Blow-fill station 76 includes blow-fill head 66 and mandrel 67. After a parison segment is received between mold halves at the extruder station and severed, and the mold halves closed about the severed parison segment by the corresponding mold actuator, the parison bearing mold assembly is positioned under mandrel 67 at blow-fill station 76. Mandrel 67 then enters the open end parison segment, the parison is expanded using compressed sterile gas, with or without vacuum assist, to conform to the contours of the mold cavity defined by the closed mold halves, and thereafter the expanded parison is filled with the desired contents. The resulting filled container is then sealed using conventional sealing molds (not shown) situated above the main mold assembly. Thereafter, the mold assembly is moved further downstream to a container take-out station (not shown).

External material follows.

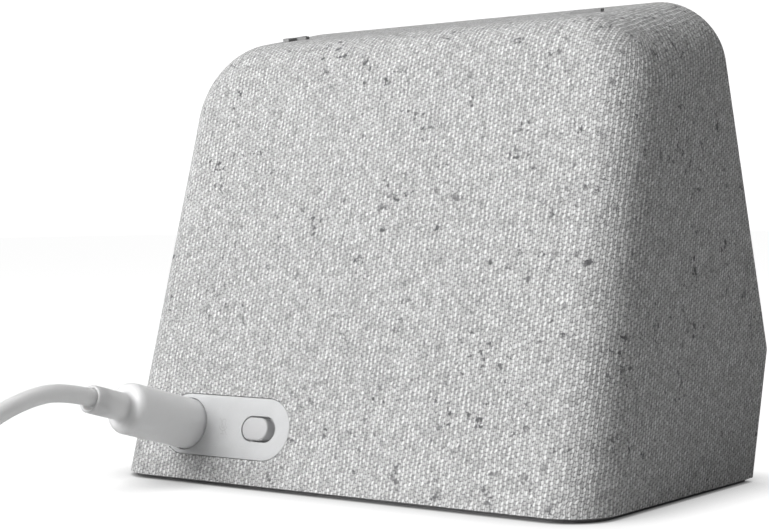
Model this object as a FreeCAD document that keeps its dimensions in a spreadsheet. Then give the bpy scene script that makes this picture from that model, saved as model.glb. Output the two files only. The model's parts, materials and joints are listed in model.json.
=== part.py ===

Referring to FIGURES 3 and 4, blow molding apparatus 110 on frame 112 is provided with extruder 122, comprising extruder feed hopper 125, extruder barrel 123, and extruder die head 124 operably associated with extruder barrel 123. The extruder barrel is positioned at substantially a right angle relative to the path of mold carriage 116 which is slidably mounted to horizontal base 114 of frame 112.

Blow-and-fill head 126 is situated on frame 112 adjacent to extruder die head 124 and in the path of mold carriage 116 which shuttles a mold assembly (not shown) in mold carriage 116 to positions first under extruder die head 124 to receive an extruded parison segment and thereafter under blow-and-fill head 126 to form and fill the formed container. Mold carriage 116 is positioned by mold carriage actuator 120, a servo drive or a hydraulic drive, preferably a servo drive.

The foregoing specification and the drawings are intended as illustrative and are not to be taken as limiting. Still other variations and rearrangements of parts within the spirit and scope of the present invention are possible and will readily present themselves to one skilled in the art.